Anheuser-Busch InBev, the world's largest brewer, increased first quarter profit by more than expected as it lifted prices and sold more premium lagers in Brazil and China, making up for sharply lower U.S. shipments.
Overall volumes declined by 1.2 percent, principally due to a 6 percent fall in sales to U.S. wholesalers, which had last year built inventories ahead of union negotiations.
However, the company sold more of its higher priced global brands. Volumes of Budweiser, which are now greater outside than inside the United States, rose by 6.2 percent, with particularly strong growth in Brazil and China.
AB InBev shares, which had dropped more than 10 percent since mid-April as the euro rallied, were up 2.8 percent at 107.70 euros, making them among the strongest in the FTSEurofirst 300 index of leading European stocks.
"Most of the beat is due to very strong pricing in Brazil," said Bernstein Research beverage analyst Trevor Stirling, adding the company had also gained in Brazil from incentives to invest, such as building new breweries.
By focusing more on premium beers, AB InBev has been able to defy the slowdown in major emerging markets.
In Brazil, AB InBev's and the world's second largest beer market in terms of profit, beer sales were largely unchanged, but the company managed to increase revenue per hectolitre by 11 percent.
Chief Financial Officer Felipe Dutra said inflation accounted for some 8 percent, with the rest coming from a consumer shift to the likes of Budweiser and recently launched Corona and Skol Beats Senses.
AB InBev expects to grow revenues in Brazil by a mid- to high single digit percentage over 2015, with help from premium beers.
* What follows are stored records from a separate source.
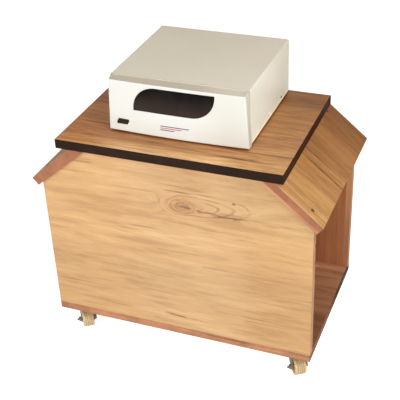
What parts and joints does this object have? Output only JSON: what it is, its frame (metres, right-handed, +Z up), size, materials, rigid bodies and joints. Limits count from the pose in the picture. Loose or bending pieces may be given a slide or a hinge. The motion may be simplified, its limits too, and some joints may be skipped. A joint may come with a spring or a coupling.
{
  "type": "backup power unit on battery trolley",
  "caption": "Home backup-power unit with a leaf-shaped display window, standing on an open-sided laminated wooden battery trolley with sloping shoulders and swivel casters.",
  "frame": {"origin": "on the floor under the middle of the whole object", "axes": "+Z up, +X to the right seen from the front, -Y towards the front, where the display window faces"},
  "size_m": [0.6422, 0.396, 0.6472],
  "materials": {
    "front_laminate": "matt light-tan laminate with horizontal grain",
    "brown_laminate": "matt brown laminate with dark streaks along the grain",
    "black_edging": "satin black edging strip",
    "zinc_steel": "bright zinc plating",
    "cream_nylon": "moulded nylon, slightly yellowed",
    "cream_enamel": "cream powder coat, fine texture",
    "white_abs": "fine-textured white moulding",
    "smoked_acrylic": "glossy smoked acrylic",
    "black_plastic": "satin black moulding",
    "ivory_plastic": "glossy ivory moulding",
    "red_plastic": "glossy red moulding",
    "brass": "machined brass",
    "black_rubber": "matt rubber",
    "core_steel": "varnished silicon-steel laminations",
    "coil_tape": "yellow insulation tape over enamelled wire",
    "circuit_board": "green solder mask",
    "heat_sink_aluminium": "mill-finish extrusion",
    "device_epoxy": "black moulding compound",
    "capacitor_sleeve": "shrunk sleeve",
    "standoff_brass": "turned brass",
    "indicator_lens": "tinted lens"
  },
  "bodies": {
    "trolley": {"back_panel": "brown_laminate", "base_board": "brown_laminate", "base_end_bands": "black_edging", "battery_studs": "brass", "board_standoffs": "standoff_brass", "breaker_body": "black_plastic", "capacitors": "capacitor_sleeve", "caster_kingpins": "zinc_steel", "caster_plates": "zinc_steel", "chassis_tray": "cream_enamel", "display_board": "circuit_board", "display_window": "smoked_acrylic", "fan_frame": "black_plastic", "front_fascia": "white_abs", "front_panel": "front_laminate", "heat_sinks": "heat_sink_aluminium", "inverter_board": "circuit_board", "left_wing": "brown_laminate", "mains_gland": "black_plastic", "output_socket": "ivory_plastic", "power_switch": "black_plastic", "power_transistors": "device_epoxy", "relays": "black_plastic", "right_wing": "brown_laminate", "rubber_feet": "black_rubber", "status_leds": "indicator_lens", "terminal_block": "black_plastic", "top_board": "brown_laminate", "top_brackets": "zinc_steel", "top_cover": "cream_enamel", "top_edge_band": "black_edging", "transformer_clamp": "zinc_steel", "transformer_core": "core_steel", "transformer_winding": "coil_tape"},
    "caster_swivel_front_left": {"caster_fork_front_left": "zinc_steel"},
    "caster_roller_front_left": {"caster_wheel_front_left": "cream_nylon"},
    "caster_swivel_front_right": {"caster_fork_front_right": "zinc_steel"},
    "caster_roller_front_right": {"caster_wheel_front_right": "cream_nylon"},
    "caster_swivel_rear_left": {"caster_fork_rear_left": "zinc_steel"},
    "caster_roller_rear_left": {"caster_wheel_rear_left": "cream_nylon"},
    "caster_swivel_rear_right": {"caster_fork_rear_right": "zinc_steel"},
    "caster_roller_rear_right": {"caster_wheel_rear_right": "cream_nylon"},
    "push_button": {"power_button": "black_plastic"},
    "reset_button": {"breaker_button": "red_plastic"},
    "fan_wheel": {"fan_rotor": "black_plastic"}
  },
  "joints": [
    {"name": "swivel_front_left", "type": "hinge", "parent": "trolley", "child": "caster_swivel_front_left", "pos_m": [-0.258, -0.137, 0.0465], "axis": [0, 0, 1], "continuous": true},
    {"name": "roll_front_left", "type": "hinge", "parent": "caster_swivel_front_left", "child": "caster_roller_front_left", "pos_m": [-0.24682, -0.15358, 0.02], "axis": [0.829, 0.5592, 0], "continuous": true},
    {"name": "swivel_front_right", "type": "hinge", "parent": "trolley", "child": "caster_swivel_front_right", "pos_m": [0.258, -0.137, 0.0465], "axis": [0, 0, 1], "continuous": true},
    {"name": "roll_front_right", "type": "hinge", "parent": "caster_swivel_front_right", "child": "caster_roller_front_right", "pos_m": [0.26918, -0.15358, 0.02], "axis": [0.829, 0.5592, 0], "continuous": true},
    {"name": "swivel_rear_left", "type": "hinge", "parent": "trolley", "child": "caster_swivel_rear_left", "pos_m": [-0.258, 0.137, 0.0465], "axis": [0, 0, 1], "continuous": true},
    {"name": "roll_rear_left", "type": "hinge", "parent": "caster_swivel_rear_left", "child": "caster_roller_rear_left", "pos_m": [-0.27031, 0.15276, 0.02], "axis": [-0.788, -0.6157, 0], "continuous": true},
    {"name": "swivel_rear_right", "type": "hinge", "parent": "trolley", "child": "caster_swivel_rear_right", "pos_m": [0.258, 0.137, 0.0465], "axis": [0, 0, 1], "continuous": true},
    {"name": "roll_rear_right", "type": "hinge", "parent": "caster_swivel_rear_right", "child": "caster_roller_rear_right", "pos_m": [0.24569, 0.15276, 0.02], "axis": [-0.788, -0.6157, 0], "continuous": true},
    {"name": "power_press", "type": "slide", "parent": "trolley", "child": "push_button", "axis": [0, 1, 0], "range_m": [0, 0.0025], "stiffness_N_per_m": 800},
    {"name": "breaker_trip", "type": "slide", "parent": "trolley", "child": "reset_button", "axis": [0, 1, 0], "range_m": [0, 0.004]},
    {"name": "fan_spin", "type": "hinge", "parent": "trolley", "child": "fan_wheel", "pos_m": [-0.082, 0.1238, 0.5872], "axis": [0, 1, 0], "continuous": true}
  ]
}
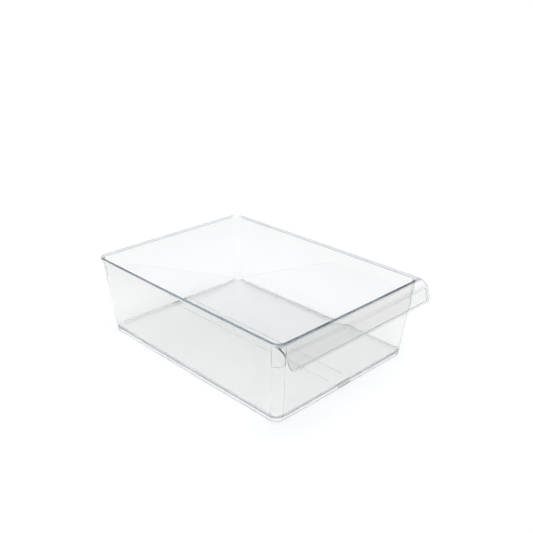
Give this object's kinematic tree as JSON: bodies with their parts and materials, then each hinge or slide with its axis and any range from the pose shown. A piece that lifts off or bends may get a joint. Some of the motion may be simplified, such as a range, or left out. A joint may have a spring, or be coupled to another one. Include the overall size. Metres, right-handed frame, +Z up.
{
  "type": "refrigerator bin",
  "caption": "Clear open-topped refrigerator bin with leaning walls, rounded corners, a rim lip and a full-width curled handle flap.",
  "frame": {"origin": "on the shelf under the middle of the whole bin, handle included; z = 0 is the underside of the foot", "axes": "+Z up, -Y towards the handle, X across the width along the handle"},
  "size_m": [0.243, 0.3492, 0.103],
  "materials": {
    "clear_plastic": "clear, smooth and glossy"
  },
  "bodies": {
    "root": {"bin_body": "clear_plastic"}
  },
  "joints": []
}
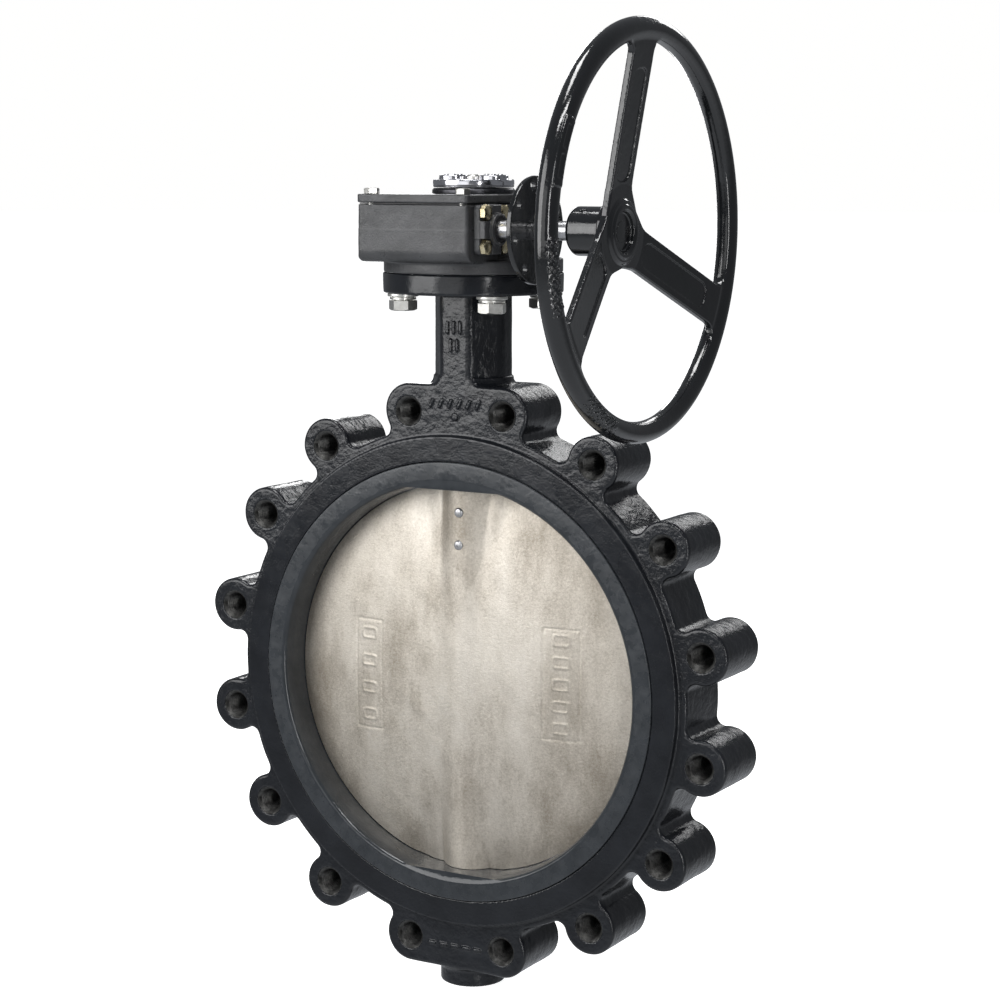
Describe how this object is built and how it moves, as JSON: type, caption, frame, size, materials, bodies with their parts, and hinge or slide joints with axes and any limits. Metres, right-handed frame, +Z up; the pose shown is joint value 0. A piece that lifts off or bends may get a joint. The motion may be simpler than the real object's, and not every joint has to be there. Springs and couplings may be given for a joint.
{
  "type": "lugged butterfly valve with worm gearbox",
  "caption": "Lugged butterfly valve with a rubber seat, a stainless disc, a worm gearbox and a spoked handwheel on its side.",
  "frame": {"origin": "centre of the waterway on the body's middle plane", "axes": "+Z up the stem to the gearbox, Y along the pipe with the front flange face at -Y, +X towards the handwheel"},
  "size_m": [0.5832, 0.381, 0.943],
  "materials": {
    "body_paint": "black coating over a cast surface, glossy",
    "gearbox_paint": "black paint over cast iron, satin",
    "handwheel_paint": "black enamel, high gloss",
    "rubber": "moulded rubber, satin",
    "disc_steel": "cast stainless steel, bead blasted",
    "stem_steel": "turned steel",
    "bronze": "turned bronze",
    "seal": "plain rubber",
    "bare_iron": "bare iron",
    "zinc": "bright zinc plating",
    "gold_zinc": "yellow zinc plating",
    "indicator_base": "dark, satin",
    "indicator_chrome": "bright plated metal"
  },
  "bodies": {
    "valve": {"valve_body": "body_paint", "seat_liner": "rubber", "lower_stem_bushing": "bronze", "middle_stem_bushing": "bronze", "upper_stem_bushing": "bronze", "stem_packing": "seal", "stem_gland_ring": "stem_steel", "bottom_plug": "bare_iron", "gearbox_housing": "gearbox_paint", "cover_gasket": "seal", "gearbox_cover": "gearbox_paint", "cover_stem_seal": "seal", "worm_bearing_inner": "stem_steel", "worm_bearing_outer": "stem_steel", "input_bearing_cap": "gearbox_paint", "input_oil_seal": "seal", "stop_screw_closed": "zinc", "stop_screw_open": "zinc", "stop_nut_closed": "zinc", "stop_nut_open": "zinc", "indicator_dial": "indicator_base", "cap_bolt_1": "gold_zinc", "cover_bolt_1": "zinc", "mounting_bolt_1": "zinc", "mounting_washer_1": "zinc", "mounting_lock_washer_1": "zinc", "cap_bolt_2": "gold_zinc", "cover_bolt_2": "zinc", "mounting_bolt_2": "zinc", "mounting_washer_2": "zinc", "mounting_lock_washer_2": "zinc", "cap_bolt_3": "gold_zinc", "cover_bolt_3": "zinc", "mounting_bolt_3": "zinc", "mounting_washer_3": "zinc", "mounting_lock_washer_3": "zinc", "cap_bolt_4": "gold_zinc", "cover_bolt_4": "zinc", "mounting_bolt_4": "zinc", "mounting_washer_4": "zinc", "mounting_lock_washer_4": "zinc"},
    "disc_assembly": {"disc": "disc_steel", "stem": "stem_steel", "stem_key": "stem_steel", "disc_taper_pin_upper": "stem_steel", "disc_taper_pin_lower": "stem_steel", "worm_wheel": "bare_iron", "position_indicator": "indicator_chrome", "indicator_screw": "zinc"},
    "input_assembly": {"worm_shaft": "stem_steel", "lock_plate": "gearbox_paint", "handwheel": "handwheel_paint", "handwheel_pin": "stem_steel"}
  },
  "joints": [
    {"name": "disc_turn", "type": "hinge", "parent": "valve", "child": "disc_assembly", "pos_m": [0, 0, 0], "axis": [0, 0, 1], "range_deg": [0, 90]},
    {"name": "handwheel_turn", "type": "hinge", "parent": "valve", "child": "input_assembly", "pos_m": [0, -0.068, 0.4425], "axis": [1, 0, 0], "range_deg": [0, 3240]}
  ],
  "couplings": [
    {"joint": "handwheel_turn", "follows": "disc_turn", "ratio": 36}
  ]
}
However, it sees little scope to increase volumes a year on from Brazil's hosting of the soccer World Cup.
In China, AB InBev sold more beer despite a weaker market. Its focus on premium beers, where it has more than half of the market, resulted in a 10 percent increase in revenue per hectolitre. Inflation there is below 2 percent.
First-quarter core profit (EBITDA) rose by 11 percent on a like-for-like basis to $3.97 billion. That compared with the $3.93 billion average forecast in a Reuters poll of analysts.
The brewer of Budweiser, Corona and Stella Artois said it expected industry volumes in the United States to improve this year compared with last and for growth in Mexico to continue.